(JSON records of objects)
Start

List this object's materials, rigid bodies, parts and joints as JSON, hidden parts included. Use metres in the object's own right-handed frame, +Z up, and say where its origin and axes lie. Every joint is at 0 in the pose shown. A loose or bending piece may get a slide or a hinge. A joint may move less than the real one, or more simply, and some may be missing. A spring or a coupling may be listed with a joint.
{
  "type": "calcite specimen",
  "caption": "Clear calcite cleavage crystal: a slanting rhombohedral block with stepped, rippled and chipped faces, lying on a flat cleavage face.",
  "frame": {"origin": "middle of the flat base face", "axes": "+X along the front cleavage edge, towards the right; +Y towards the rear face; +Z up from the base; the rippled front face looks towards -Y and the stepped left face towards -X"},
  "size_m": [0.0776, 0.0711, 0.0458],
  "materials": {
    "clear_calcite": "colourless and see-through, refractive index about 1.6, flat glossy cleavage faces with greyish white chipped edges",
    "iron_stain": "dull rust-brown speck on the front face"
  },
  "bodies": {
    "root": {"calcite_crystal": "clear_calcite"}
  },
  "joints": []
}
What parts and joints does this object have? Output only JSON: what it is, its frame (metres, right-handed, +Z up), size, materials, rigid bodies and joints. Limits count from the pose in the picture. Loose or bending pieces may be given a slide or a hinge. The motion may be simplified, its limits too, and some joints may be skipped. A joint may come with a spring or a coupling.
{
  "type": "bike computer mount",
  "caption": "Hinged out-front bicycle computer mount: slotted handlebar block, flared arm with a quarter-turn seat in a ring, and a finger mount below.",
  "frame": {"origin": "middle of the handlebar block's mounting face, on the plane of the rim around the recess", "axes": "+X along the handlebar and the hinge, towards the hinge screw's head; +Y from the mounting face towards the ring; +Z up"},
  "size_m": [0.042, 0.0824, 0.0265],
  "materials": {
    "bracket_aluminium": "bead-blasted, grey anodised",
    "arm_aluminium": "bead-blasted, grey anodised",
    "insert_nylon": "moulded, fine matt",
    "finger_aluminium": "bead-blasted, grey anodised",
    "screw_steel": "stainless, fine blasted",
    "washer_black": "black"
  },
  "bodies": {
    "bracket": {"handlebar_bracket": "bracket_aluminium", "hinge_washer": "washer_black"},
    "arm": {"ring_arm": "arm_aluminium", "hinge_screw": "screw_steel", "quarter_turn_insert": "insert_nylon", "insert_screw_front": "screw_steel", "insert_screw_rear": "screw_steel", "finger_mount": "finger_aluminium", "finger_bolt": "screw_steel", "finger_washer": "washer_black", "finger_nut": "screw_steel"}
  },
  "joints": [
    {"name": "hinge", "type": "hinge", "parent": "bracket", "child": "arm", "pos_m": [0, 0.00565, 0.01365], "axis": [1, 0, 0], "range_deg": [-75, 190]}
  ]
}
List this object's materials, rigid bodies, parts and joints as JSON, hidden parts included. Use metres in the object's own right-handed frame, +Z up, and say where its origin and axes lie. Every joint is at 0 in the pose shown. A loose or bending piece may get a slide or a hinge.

End

• _SHORT PROBLEM_
Write down every line of the data above that includes the string "right".

• _COMPLETED TASK_
List this object's materials, rigid bodies, parts and joints as JSON, hidden parts included. Use metres in the object's own right-handed frame, +Z up, and say where its origin and axes lie. Every joint is at 0 in the pose shown. A loose or bending piece may get a slide or a hinge. A joint may move less than the real one, or more simply, and some may be missing. A spring or a coupling may be listed with a joint.
  "frame": {"origin": "middle of the flat base face", "axes": "+X along the front cleavage edge, towards the right; +Y towards the rear face; +Z up from the base; the rippled front face looks towards -Y and the stepped left face towards -X"},
What parts and joints does this object have? Output only JSON: what it is, its frame (metres, right-handed, +Z up), size, materials, rigid bodies and joints. Limits count from the pose in the picture. Loose or bending pieces may be given a slide or a hinge. The motion may be simplified, its limits too, and some joints may be skipped. A joint may come with a spring or a coupling.
List this object's materials, rigid bodies, parts and joints as JSON, hidden parts included. Use metres in the object's own right-handed frame, +Z up, and say where its origin and axes lie. Every joint is at 0 in the pose shown. A loose or bending piece may get a slide or a hinge.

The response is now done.